Retype the data below without altering anything.

-- START --

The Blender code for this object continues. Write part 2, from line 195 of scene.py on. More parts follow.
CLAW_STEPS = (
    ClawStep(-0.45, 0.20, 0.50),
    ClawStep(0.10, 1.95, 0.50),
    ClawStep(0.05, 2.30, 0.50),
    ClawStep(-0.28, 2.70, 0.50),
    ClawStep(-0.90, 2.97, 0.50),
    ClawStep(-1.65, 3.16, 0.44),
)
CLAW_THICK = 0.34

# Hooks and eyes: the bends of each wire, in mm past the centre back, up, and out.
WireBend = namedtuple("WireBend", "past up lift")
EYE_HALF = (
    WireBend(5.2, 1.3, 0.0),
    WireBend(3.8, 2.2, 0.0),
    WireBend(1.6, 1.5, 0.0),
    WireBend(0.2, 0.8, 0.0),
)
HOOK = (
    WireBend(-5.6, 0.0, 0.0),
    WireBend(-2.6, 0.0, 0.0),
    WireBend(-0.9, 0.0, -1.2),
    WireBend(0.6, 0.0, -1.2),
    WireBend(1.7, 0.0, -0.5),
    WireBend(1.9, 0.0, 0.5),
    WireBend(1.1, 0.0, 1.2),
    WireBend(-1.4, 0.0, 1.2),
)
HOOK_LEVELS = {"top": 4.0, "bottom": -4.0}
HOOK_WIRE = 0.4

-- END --

_Correct output_
The Blender code for this object continues. Write part 2, from line 195 of scene.py on. More parts follow.
CLAW_STEPS = (
    ClawStep(-0.45, 0.20, 0.50),
    ClawStep(0.10, 1.95, 0.50),
    ClawStep(0.05, 2.30, 0.50),
    ClawStep(-0.28, 2.70, 0.50),
    ClawStep(-0.90, 2.97, 0.50),
    ClawStep(-1.65, 3.16, 0.44),
)
CLAW_THICK = 0.34

# Hooks and eyes: the bends of each wire, in mm past the centre back, up, and out.
WireBend = namedtuple("WireBend", "past up lift")
EYE_HALF = (
    WireBend(5.2, 1.3, 0.0),
    WireBend(3.8, 2.2, 0.0),
    WireBend(1.6, 1.5, 0.0),
    WireBend(0.2, 0.8, 0.0),
)
HOOK = (
    WireBend(-5.6, 0.0, 0.0),
    WireBend(-2.6, 0.0, 0.0),
    WireBend(-0.9, 0.0, -1.2),
    WireBend(0.6, 0.0, -1.2),
    WireBend(1.7, 0.0, -0.5),
    WireBend(1.9, 0.0, 0.5),
    WireBend(1.1, 0.0, 1.2),
    WireBend(-1.4, 0.0, 1.2),
)
HOOK_LEVELS = {"top": 4.0, "bottom": -4.0}
HOOK_WIRE = 0.4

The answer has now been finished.